— По дневникам ничего, — поморщился Тоша. – Но вот…
Так он рассказал о фотографии и странном поведении деда. О том, «о ком лучше не знать». Я же дополнил про старика с неподходящим его облику взглядом.
Он вздымает руки вверх и смеется.
— Непонятно, — кивнул в такт каким-то своим мыслям Ларс. – Совершенно непонятно. Никогда не встречал подобного. Может демон? Подселение? Одержимость? Замещение?
— Не похоже. К тому же для подобного нужно приглашение, — покачал головой я и замер перед входом в лечебницу. Здание довольно старое. Вроде построено на месте бывшей усадьбы, если я точно помню.
Друзья тоже остановились, обдумывая сказанное. По крайне мере я на это надеюсь.
Я оглядел кирпичное двухэтажное здание, к которому примыкала церковь. Интересно. Поверь и избавься от всех бед. Так вроде, да? Если бы только это всегда работало. Хотя может все дело в убеждении. В том, что человек вкладывает в свои слова и действия.
Эффект Пигмалиона с его ожившей Галатеей. Он настолько сильно верил, что она живая, что камень стал плотью.
— Старое, — приложил палец к губам Соха. – Века девятнадцатого. Но я почему-то ничего не чувствую, точно оно стерильно от всех сущностей.
Я согласно кивнул. Мне тоже было совершенно спокойно.
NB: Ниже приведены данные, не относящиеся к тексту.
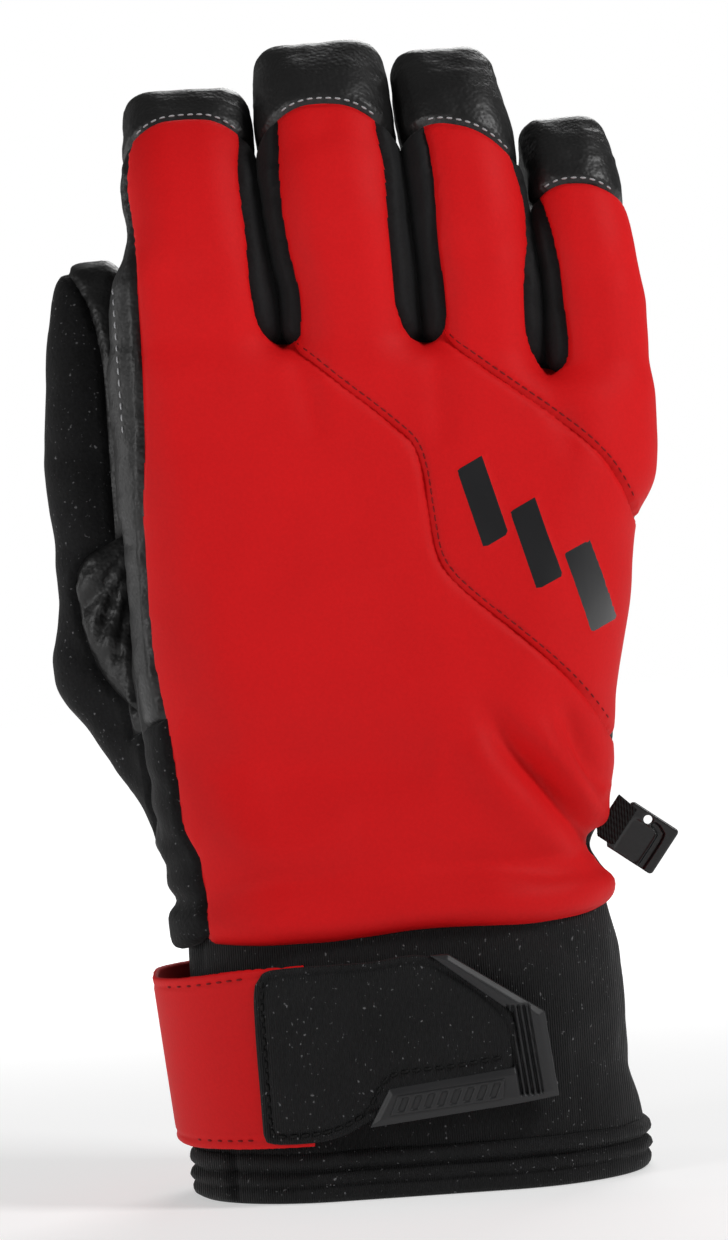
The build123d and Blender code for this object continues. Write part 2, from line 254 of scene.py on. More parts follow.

— Ну, значит, не настолько и старое, — хмыкнул Тоша.
— Это как посмотреть…
Я не стал ничего говорить и направился внутрь, чтобы столкнуться нос к носу с сухопарым мужчиной в белом халате. Он был на две головы выше меня, но сутулился, от чего казался меньше, чем есть. На его тонком носу сидели круглые очки с цепочкой, ведущей к нагрудному карману. Под чуть раскосыми глазами залегли черные тени, а в темных волосах проглядывала седина. Он взглянул на меня так, что я вздрогнул. Глаза… янтарные с красным обручем.
Мое отражение…
Бах.
Он моргнул и отрешенно посмотрел куда-то сквозь меня. Туда, где небо заворачивало за горизонт, растворяясь в кромке леса. Его глаза постепенно стали самыми обычными, бледно-голубыми, как стекляшки.
Мужчина кашлянул и, наконец, сфокусировался на нас, мимоходом поправив прическу, из которой выбились несколько прядей. Тонкие ладони с длинными пальцами были обтянуты плотными медицинскими перчатками. Хотя, будь они черными, ему бы больше пошло. Подчеркнуло бы некое сходство мужчины с доберманом.
— Александр, — утвердительно сказал он и выдохнул. Тот самый коньячный голос, разбавленный водой. – Я вас уже ждал, — добавил он с нотками упрека, словно мы опоздали на пару часов. В самом же деле мы приехали даже чуть раньше.
— Доброе утро, Игорь Алексеевич, — приветственно кивнул я, не став протягивать руки. Все же свои он почти сразу спрятал за спину, явно намекая, что против подобного контакта. Никаких прикосновений и теплых разговоров. Даже не рассчитывайте.
Впрочем, я и не ожидал радушного приема, чай не в гости пришли. Да и он нас не особо хотел здесь видеть, просто решил вернуть должок.
— Пойдемте, — неопределенно махнул он и скрылся внутри. Мы нерешительно переглянулись и последовали за ним.
Странный он, в чем-то даже неприятный. Точно такой, какие нравятся моей тете. Она всегда водила знакомства с теми, кто во мне вызывал если не чувство дискомфорта, то неприязнь.
В голове кольнуло.
Тот незнакомец… Он говорил, что встречался с ней, как человек.
Она ничего не чувствовала даже тогда, когда он был рядом. Касался ее и спал подле нее точно верный пес.
Ей бы пошла изящная маска. Он же дал ей больше, а она отказалась. Он был с ней, как человек, а она все забыла. Люди всегда забывают.
Дед тоже считал, что она не может спокойно жить. «Наша Агата любит сложности. Без них ей становится скучно. Ей жизненно необходимо лечить, перевоспитывать и быть если не серьезным врачом, то доброй учительницей или заботливой матерью для уже взрослых людей», — вздыхал он.
Она же рано ушла из дома. По словам деда в молодости она была еще той оторвой. Жаль, что изменилась. Я застал ее уже той самой классической тётушкой, которая не способна на бездумные выходки. Хотя…
Я снова с сомнением покосился на врача. Отношения с таким типом стали бы самым безрассудным действом. Конечно, может оказаться, что я слишком предвзят, но мне кажется, что подобные люди не умеют делиться теплом, только принимать.